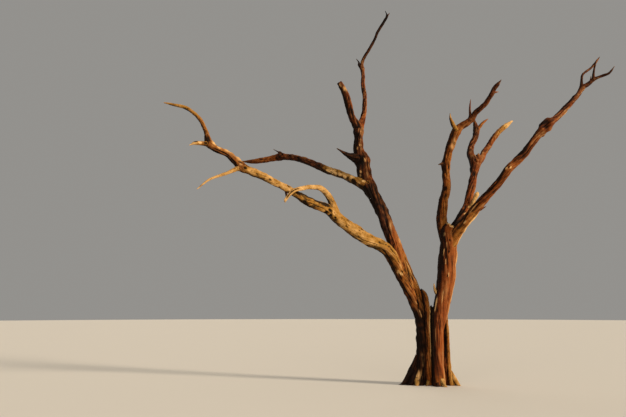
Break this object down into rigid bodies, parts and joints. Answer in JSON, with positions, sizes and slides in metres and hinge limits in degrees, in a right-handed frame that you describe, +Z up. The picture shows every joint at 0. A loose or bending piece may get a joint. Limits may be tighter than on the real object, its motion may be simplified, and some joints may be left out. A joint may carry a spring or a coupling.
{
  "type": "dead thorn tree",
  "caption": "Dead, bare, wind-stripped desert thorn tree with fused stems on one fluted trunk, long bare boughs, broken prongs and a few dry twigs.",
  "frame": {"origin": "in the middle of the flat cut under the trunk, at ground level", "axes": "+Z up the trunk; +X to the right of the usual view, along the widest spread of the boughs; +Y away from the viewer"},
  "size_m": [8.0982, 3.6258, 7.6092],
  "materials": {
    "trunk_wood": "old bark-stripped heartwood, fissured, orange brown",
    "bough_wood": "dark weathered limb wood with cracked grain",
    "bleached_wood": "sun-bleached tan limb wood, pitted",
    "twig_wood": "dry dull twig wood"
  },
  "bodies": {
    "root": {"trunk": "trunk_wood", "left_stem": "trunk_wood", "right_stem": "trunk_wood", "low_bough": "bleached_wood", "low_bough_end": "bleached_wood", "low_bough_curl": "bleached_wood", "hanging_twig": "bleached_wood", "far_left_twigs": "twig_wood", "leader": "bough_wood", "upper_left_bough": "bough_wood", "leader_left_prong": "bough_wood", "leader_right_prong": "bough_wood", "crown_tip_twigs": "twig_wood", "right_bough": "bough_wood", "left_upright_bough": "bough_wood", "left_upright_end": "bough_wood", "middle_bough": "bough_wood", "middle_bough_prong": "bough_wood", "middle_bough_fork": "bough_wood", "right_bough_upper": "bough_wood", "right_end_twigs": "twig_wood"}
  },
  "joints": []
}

════

* **WHAT THE TASK REQUIRES**
Please repeat the listing exactly, with nothing left out.

* **ANSWER TO THE EXERCISE**
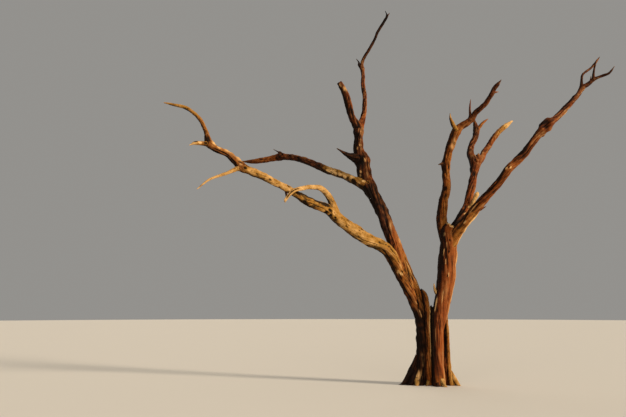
Break this object down into rigid bodies, parts and joints. Answer in JSON, with positions, sizes and slides in metres and hinge limits in degrees, in a right-handed frame that you describe, +Z up. The picture shows every joint at 0. A loose or bending piece may get a joint. Limits may be tighter than on the real object, its motion may be simplified, and some joints may be left out. A joint may carry a spring or a coupling.
{
  "type": "dead thorn tree",
  "caption": "Dead, bare, wind-stripped desert thorn tree with fused stems on one fluted trunk, long bare boughs, broken prongs and a few dry twigs.",
  "frame": {"origin": "in the middle of the flat cut under the trunk, at ground level", "axes": "+Z up the trunk; +X to the right of the usual view, along the widest spread of the boughs; +Y away from the viewer"},
  "size_m": [8.0982, 3.6258, 7.6092],
  "materials": {
    "trunk_wood": "old bark-stripped heartwood, fissured, orange brown",
    "bough_wood": "dark weathered limb wood with cracked grain",
    "bleached_wood": "sun-bleached tan limb wood, pitted",
    "twig_wood": "dry dull twig wood"
  },
  "bodies": {
    "root": {"trunk": "trunk_wood", "left_stem": "trunk_wood", "right_stem": "trunk_wood", "low_bough": "bleached_wood", "low_bough_end": "bleached_wood", "low_bough_curl": "bleached_wood", "hanging_twig": "bleached_wood", "far_left_twigs": "twig_wood", "leader": "bough_wood", "upper_left_bough": "bough_wood", "leader_left_prong": "bough_wood", "leader_right_prong": "bough_wood", "crown_tip_twigs": "twig_wood", "right_bough": "bough_wood", "left_upright_bough": "bough_wood", "left_upright_end": "bough_wood", "middle_bough": "bough_wood", "middle_bough_prong": "bough_wood", "middle_bough_fork": "bough_wood", "right_bough_upper": "bough_wood", "right_end_twigs": "twig_wood"}
  },
  "joints": []
}